Inside the bizarre, passionate world of League of Legends roleplay
League of Legends isn't known for its storytelling, but that doesn't stop these roleplayers.
Joshua tells me he doesn't usually roleplay in-game. Summoner's Rift, the main battlefield in League of Legends, is a hellscape populated by a legion of burnouts and powergamers, each spilling vinegary conceit into 'all chat' until you remember exactly why you quit this game in the first place. Get good. Get rekt. Honestly, I can't think or a single place less inviting for introspection or immersion than League solo queue.
Sometimes, though, he'll give it a shot. The 16-year-old will join a match and, just for laughs, send a missive into chat while embodying the spirit of whatever champion he's playing (more often than not, he's playing as Kayn). "I do it just to see if anyone will try and talk to the person I'm roleplaying as," says Joshua. "And to spread the word about roleplaying in a way."
I met Joshua on one of the scattered League of Legends roleplay Discord channels, where he and a few friends dream up their own Runeterra war stories.
Character study
If you don't know what roleplaying is in the context of multiplayer videogames, I can best describe it as a malleable, communal fanfiction community. If I go to, say, the official World of Warcraft roleplaying forum, I'll find a bastion of players filling out the finer details of their characters' stories before colliding with the priorities and nuances of other players' creations. The idea is that you start a thread, describe the scenario, and work out a collaborative, narrator-free campaign with you and whoever's interest you've piqued.
World of Warcraft empowers these fantasies even further through designated roleplaying realms. Functionally, these are the same as any other server, but the local authorities kindly encourage you to remain in character while stomping through the jungles and badlands of Azeroth. It will not surprise you to know that Riot does not offer RP servers in League of Legends.
The priorities of a MOBA are not the same as those of a sprawling MMO, and the average League player is far less acquainted with the particulars of Ashe's character than the average Warcraft player is with the plight of the Forsaken. Naturally, the Riot-ordained LoL roleplay forums are fairly sparse when compared to World of Warcraft's hub. Inside, you'll a small trickle of threads being kept alive by an eager and aggrieved community that routinely engages in the same debates you can expect from any fandom. (One look and I've already witnessed bellyaching over the character development of Ezreal.)
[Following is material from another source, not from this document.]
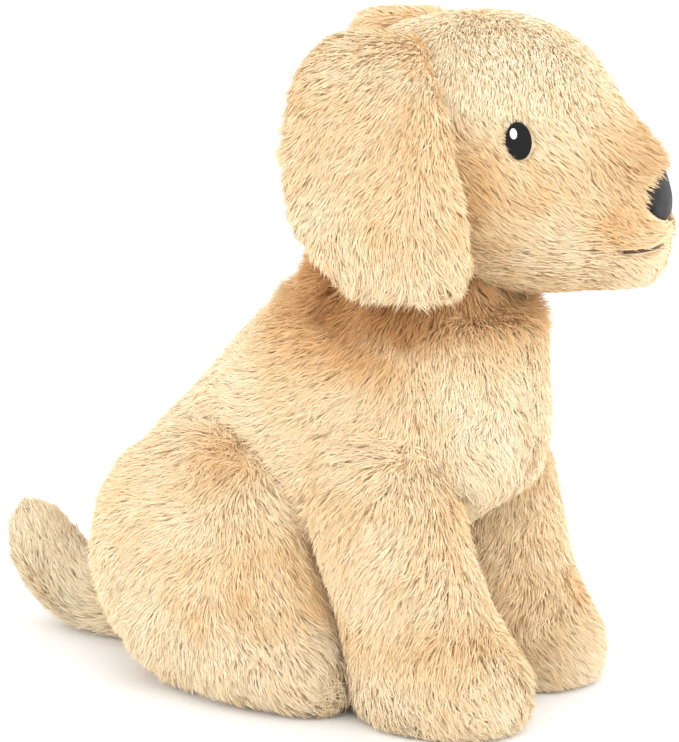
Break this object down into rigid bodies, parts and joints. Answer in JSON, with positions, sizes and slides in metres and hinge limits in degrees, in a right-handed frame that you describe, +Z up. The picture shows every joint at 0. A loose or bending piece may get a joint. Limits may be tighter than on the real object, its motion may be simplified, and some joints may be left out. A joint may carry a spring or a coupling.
{
  "type": "plush dog",
  "caption": "Sitting plush puppy with hanging ears, a stitched face, jointed soft limbs and a short tail; stands on a flat seat.",
  "frame": {"origin": "middle of the flat seat panel's underside, on the surface the dog sits on", "axes": "+Z up; the body faces -Y and the tail points to +Y; the dog's right side is at -X"},
  "size_m": [0.1444, 0.292, 0.279],
  "materials": {
    "golden_plush": "short golden plush pile",
    "cream_plush": "short cream plush pile",
    "fibre_fill": "loose polyester fibre",
    "black_thread": "satin stitch",
    "white_thread": "satin stitch",
    "brown_thread": "stitched line",
    "cream_thread": "ladder stitch",
    "bag_cloth": "plain woven",
    "pellet_plastic": "smooth"
  },
  "bodies": {
    "torso": {"body_side_right": "golden_plush", "body_side_left": "golden_plush", "chest_panel": "cream_plush", "seat_panel": "golden_plush", "body_stuffing": "fibre_fill", "pellet_bag": "bag_cloth", "pellets": "pellet_plastic", "closing_seam": "cream_thread"},
    "neck": {"neck_stuffing": "fibre_fill"},
    "head": {"head_side_right": "golden_plush", "head_side_left": "golden_plush", "head_gusset": "golden_plush", "chin_panel": "cream_plush", "head_stuffing": "fibre_fill", "eye_right": "black_thread", "eye_left": "black_thread", "eye_glint_right": "white_thread", "eye_glint_left": "white_thread", "nose": "black_thread", "mouth_stitch": "brown_thread"},
    "ear_right": {"ear_outer_right": "cream_plush", "ear_lining_right": "golden_plush"},
    "ear_left": {"ear_outer_left": "cream_plush", "ear_lining_left": "golden_plush"},
    "front_leg_right": {"front_leg_outer_right": "golden_plush", "front_leg_inner_right": "golden_plush", "front_leg_stuffing_right": "fibre_fill"},
    "front_leg_left": {"front_leg_outer_left": "golden_plush", "front_leg_inner_left": "golden_plush", "front_leg_stuffing_left": "fibre_fill"},
    "hind_leg_right": {"hind_leg_outer_right": "golden_plush", "hind_leg_inner_right": "golden_plush", "hind_leg_stuffing_right": "fibre_fill"},
    "hind_leg_left": {"hind_leg_outer_left": "golden_plush", "hind_leg_inner_left": "golden_plush", "hind_leg_stuffing_left": "fibre_fill"},
    "tail": {"tail_upper": "golden_plush", "tail_under": "golden_plush", "tail_stuffing": "fibre_fill"}
  },
  "joints": [
    {"name": "neck_turn", "type": "hinge", "parent": "torso", "child": "neck", "pos_m": [0, -0.06, 0.163], "axis": [0, 0, 1], "range_deg": [-37, 3], "stiffness_Nm_per_rad": 0.4},
    {"name": "head_nod", "type": "hinge", "parent": "neck", "child": "head", "pos_m": [0, -0.06, 0.163], "axis": [0.9563, 0.2924, 0], "range_deg": [-8, 8], "stiffness_Nm_per_rad": 4},
    {"name": "ear_right_lift", "type": "hinge", "parent": "head", "child": "ear_right", "pos_m": [-0.02529, -0.05937, 0.265], "axis": [-0.2924, 0.9563, 0], "range_deg": [0, 70]},
    {"name": "ear_left_lift", "type": "hinge", "parent": "head", "child": "ear_left", "pos_m": [0.02061, -0.04533, 0.265], "axis": [0.2924, -0.9563, 0], "range_deg": [0, 70]},
    {"name": "front_leg_right_swing", "type": "hinge", "parent": "torso", "child": "front_leg_right", "pos_m": [-0.038, -0.066, 0.098], "axis": [1, 0, 0], "range_deg": [-12, 0], "stiffness_Nm_per_rad": 0.5},
    {"name": "front_leg_left_swing", "type": "hinge", "parent": "torso", "child": "front_leg_left", "pos_m": [0.038, -0.066, 0.098], "axis": [1, 0, 0], "range_deg": [-12, 0], "stiffness_Nm_per_rad": 0.5},
    {"name": "hind_leg_right_splay", "type": "hinge", "parent": "torso", "child": "hind_leg_right", "pos_m": [-0.038, 0.042, 0.04], "axis": [0, 0, 1], "range_deg": [-14, 0], "stiffness_Nm_per_rad": 0.5},
    {"name": "hind_leg_left_splay", "type": "hinge", "parent": "torso", "child": "hind_leg_left", "pos_m": [0.038, 0.042, 0.04], "axis": [0, 0, 1], "range_deg": [0, 14], "stiffness_Nm_per_rad": 0.5},
    {"name": "tail_wag", "type": "hinge", "parent": "torso", "child": "tail", "pos_m": [0, 0.066, 0.015], "axis": [0, 0, 1], "range_deg": [-25, 25], "stiffness_Nm_per_rad": 0.1}
  ]
}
And so, League of Legends roleplayers tend to use their own means and their own rulesets. Joshua tells me he likes Discord for its lively, active sense of camaraderie. One look at the channel and I understand what he means. It's sparsely populated, but the dialogue that trickles through the chatbox is all improvised and in-character—which is a far cry from the turgid, Tolkien-esque exposition you find on the forums. (Alongside the general roleplay vestibule, you can find subdivisions for out-of-character talk and a room called The Tavern, which is frequented by a cavalcade of warriors who get make-believe drunk and gossip with each other in between shifts on the Rift.)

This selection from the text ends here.